On the way to work one fine morning, I stopped at a road accident scene, with some rather traumatic injuries – I thought someone had died, but instead of being dead, that someone spoke to me and asked me to phone a family member, telling me the number. So I thought I would do that. At that point, I whipped out my trusty touch screen phone, and … well it was obscenely difficult:
- Unlock the phone
- Enter the unlock swipe code (a couple of times)
- Choose the dialer (no, not the address book, the dialler … aargh)
- Wait for the dial-a-number application to open (it just sits there and thinks about opening)
- Change the mode of the dial-a-number application to actually dial a number
- Wait for the dial-a-number application to show the keypad
- Type in the number
- Make a typo and press the wrong thing, and suddenly have to start again from way up in the list
- Press the call button (is this thing working??)
- Communicate to the disbelieving family member that I’m a confused person at an accident scene that they want to come to — compared to the trauma of dialing the number, this part was actually easy.
These things are not difficult, but under pressure, it is easy to make mistakes, and mistakes cost time on smart phones. It was surreal – the visibly injured person had a better handle on the situation than the man trying to make a simple phone call.

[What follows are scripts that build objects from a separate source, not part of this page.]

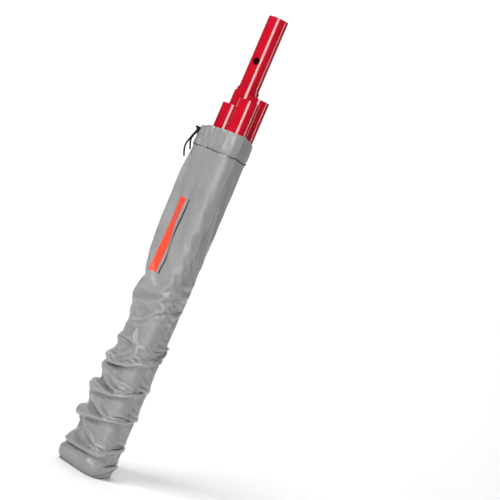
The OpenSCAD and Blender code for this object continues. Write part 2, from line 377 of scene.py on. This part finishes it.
def braid_look(name, colour):
    """Braided cord: two sets of slanting strands."""
    def build(tree):
        uv = add(tree, "UVMap", uv_map="cloth")
        split = add(tree, "SeparateXYZ", {"Vector": uv}).node
        u, v = split.outputs["X"], split.outputs["Y"]
        turn = TURN / (0.94 * MM)       # width of one strand, round the cord
        left = math_node(tree, "SINE", math_node(tree, "MULTIPLY",
                                                 math_node(tree, "ADD", u, v), turn))
        right = math_node(tree, "SINE", math_node(tree, "MULTIPLY",
                                                  math_node(tree, "SUBTRACT", u, v), turn))
        strands = math_node(tree, "MAXIMUM", left, right)
        fuzz = noise_value(tree, object_place(tree), 2600, 3)
        # The grooves between the strands are painted darker: painted shade
        tone = mix_colour(tree, remap(tree, strands, -0.4, 1.0, 0, 1),
                          tuple(0.45 * c for c in colour[:3]) + (1,), colour)
        return {"Base Color": tone, "Roughness": remap(tree, fuzz, 0.3, 0.7, 0.6, 0.85),
                "Specular IOR Level": 0.25,
                "Normal": bump(tree, fuzz, 0.05 * MM, 0.4, bump(tree, strands, 0.18 * MM, 0.8))}
    return material(name, build)


def metal_look(name, colour, low, high, stretch):
    """Drawn or brushed metal, with streaks along the long way of stretch."""
    def build(tree):
        place = object_place(tree)
        grain = add(tree, "VectorMath", {0: place, 1: stretch}, operation="MULTIPLY")
        streak = noise_value(tree, grain, 1600, 5)
        stain = noise_value(tree, place, 60, 3)
        tone = mix_colour(tree, remap(tree, stain, 0.35, 0.7, 0, 0.35), colour,
                          tuple(0.62 * c for c in colour[:3]) + (1,))
        return {"Base Color": tone, "Metallic": 1.0,
                "Roughness": remap(tree, streak, 0.3, 0.7, low, high),
                "Normal": bump(tree, streak, 0.02 * MM, 0.4)}
    return material(name, build)


def plastic_look(name, colour):
    """Moulded plastic with a spark-eroded grain."""
    def build(tree):
        place = object_place(tree)
        grain = noise_value(tree, place, 1800, 3)
        scuff = noise_value(tree, place, 90, 4)
        tone = mix_colour(tree, remap(tree, scuff, 0.45, 0.8, 0, 0.5), colour,
                          tuple(min(1, 2.2 * c) for c in colour[:3]) + (1,))
        return {"Base Color": tone, "Roughness": remap(tree, scuff, 0.3, 0.7, 0.42, 0.6),
                "Normal": bump(tree, grain, 0.05 * MM, 0.5)}
    return material(name, build)


cord_material = braid_look("black_braid", (0.006, 0.006, 0.007, 1))
for tail in (long_tail, short_tail):
    tail.data.materials.append(cord_material)

# ---- Bag outlines --------------------------------------------------------------------------

AROUND = 96            # columns of the body's cloth
FINE_STEPS = 720
SLACK_RADIUS = 6 * MM  # of the loose cloth's outer fold
# Middle (x, y) of that fold, beyond the left pole, in mm: at the mouth, the stitches and below
MOUTH_SLACK, STITCH_SLACK, BODY_SLACK = (-33, -5), (-35, -5), (-38.5, -5)


def outline(grow, slack, count=AROUND):
    """Points evenly spaced round the poles and the loose fold, grown by grow mm, from the front."""
    circles = POLES + [(Vector(slack) * MM, SLACK_RADIUS)]
    fine, steps = [], FINE_STEPS
    for i in range(steps):
        a = TURN * i / steps - math.pi / 2
        way = Vector((math.cos(a), math.sin(a)))
        middle, radius = max(circles, key=lambda c: c[0].dot(way) + c[1])
        fine.append(middle + way * (radius + grow * MM))
    lengths = [(fine[(i + 1) % steps] - fine[i]).length for i in range(steps)]
    total = sum(lengths)
    out, i, passed = [], 0, 0.0
    for k in range(count):
        want = total * k / count
        while passed + lengths[i] < want:
            passed += lengths[i]
            i += 1
        part = (want - passed) / lengths[i] if lengths[i] else 0.0
        out.append(fine[i].lerp(fine[(i + 1) % steps], part))
    return out


def around(points):
    """Length of a closed line."""
    return sum((b - a).length for a, b in zip(points, points[1:] + points[:1]))


def away(p):
    """Direction from the middle of the bundle, and its angle."""
    way = (p - MIDDLE).normalized()
    return way, math.atan2(way.y, way.x)


hem_outline = outline(1.2, STITCH_SLACK)
body_outline = outline(2.0, BODY_SLACK)


def gather(k, count=AROUND):
    """Ripple of the gathered cloth at the hem's stitch line, in metres."""
    a = TURN * k / count
    waves = 0.6 * math.sin(14 * a + 1.3 * math.sin(3 * a)) + 0.4 * math.sin(23 * a + 1.0)
    return (0.7 + waves) * MM


# ---- Bag body by cloth simulation ----------------------------------------------------------

BODY_TOP = HEM_LOW
ROW = 0.0030           # height of one row of the cloth, near enough
SKIRT = 0.016          # plain band above the base seam
SIM_SCALE = 10.0       # the cloth is simulated ten times larger, where the solver works best
PUSH_FRAMES = 40       # the cloth is pushed down until here, and then settles
LAST_FRAME = 58
BEND = 0.5             # bending stiffness
GRAVITY = -1.6
LIFT = 0.011           # how far the base rises at the front right
# Lines round the bag where the cloth tucks in between two folds, from the floor up:
# (mean height in mm, swing in mm, direction of the highest point in degrees)
TUCKS = [(28, 9, 55), (70, 10, 20), (109, 16, 30), (150, 14, 20), (226, 26, 70)]
# Share of spare cloth between heights in mm
SPARE_CLOTH = [(0, 0.1), (16, 0.15), (26, 0.45), (168, 0.46), (195, 0.24), (235, 0.14),
               (275, 0.04), (300, 0.0), (500, 0.0)]
# Where the cloth passes from one outline to another: (height, or drop from the hem; over length)
FOLDS_FADE = (0.18, 0.03)
FOLDS_END = (0.23, 0.07)
WAIST_END = (0.20, 0.12)
SKIRT_FLARE = (0.0, 0.009)
SKIRT_END = (SKIRT, 0.012)
BASE_LEVEL = (0.0, 0.03)
HEM_DROP = (0.0, 0.05)
CRUMPLE_DROP = (0.0, 0.03)

valley_outline = outline(0.8, (-34.5, -5))
lip_outline = outline(5.6, (-38.0, -5))
waist_outline = outline(1.8, (-33.0, -5))
skin_outline = outline(4.6, (-37, -5))
base_outline = outline(1.5, (-34, -5))


def fade(x, span):
    """Rises from 0 to 1 where x passes a (start, length)."""
    start, length = span
    return smooth_step((x - start) / length)


def ramp(table, x):
    """Value of a table of (x, value) at x."""
    for (x0, y0), (x1, y1) in zip(table, table[1:]):
        if x <= x1:
            return y0 + (y1 - y0) * max(0.0, x - x0) / (x1 - x0)
    return table[-1][1]


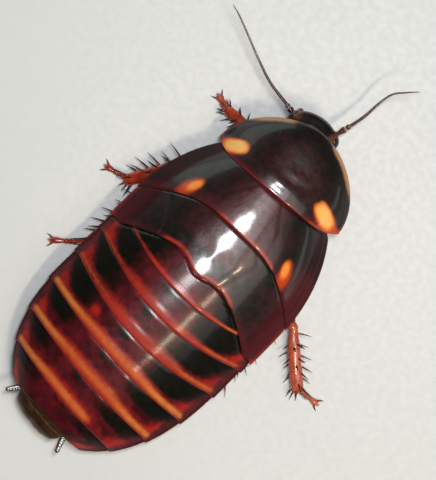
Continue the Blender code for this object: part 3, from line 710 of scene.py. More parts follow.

It wasn’t much better when I dialed 112 (the emergency number) for the ambulance – the phone was just sluggish. Apart from hanging up by mistake in the middle of the call, I was on hold, and needed the phone to take pictures (someone was culpable and needed to be nailed), but I couldn’t because things don’t work like that.
I realised something: in an emergency, I want a phone, not a smartphone. The device is a great GPS navigator, a wonderful game console, and awesome music player, a capable camera and video recorder, a good standby web browser, but for the one thing it occasionally needs to do fast, it is useless.
There’s a Dilbert comic about the superiority of Unix “Here’s a nickel kid get yourself a better computer”. I need buttons, and a straightforward one-function interface.
In unrelated news, I’ve lost it. It’s gone. I think the kids hid it, hoping to play games on it later.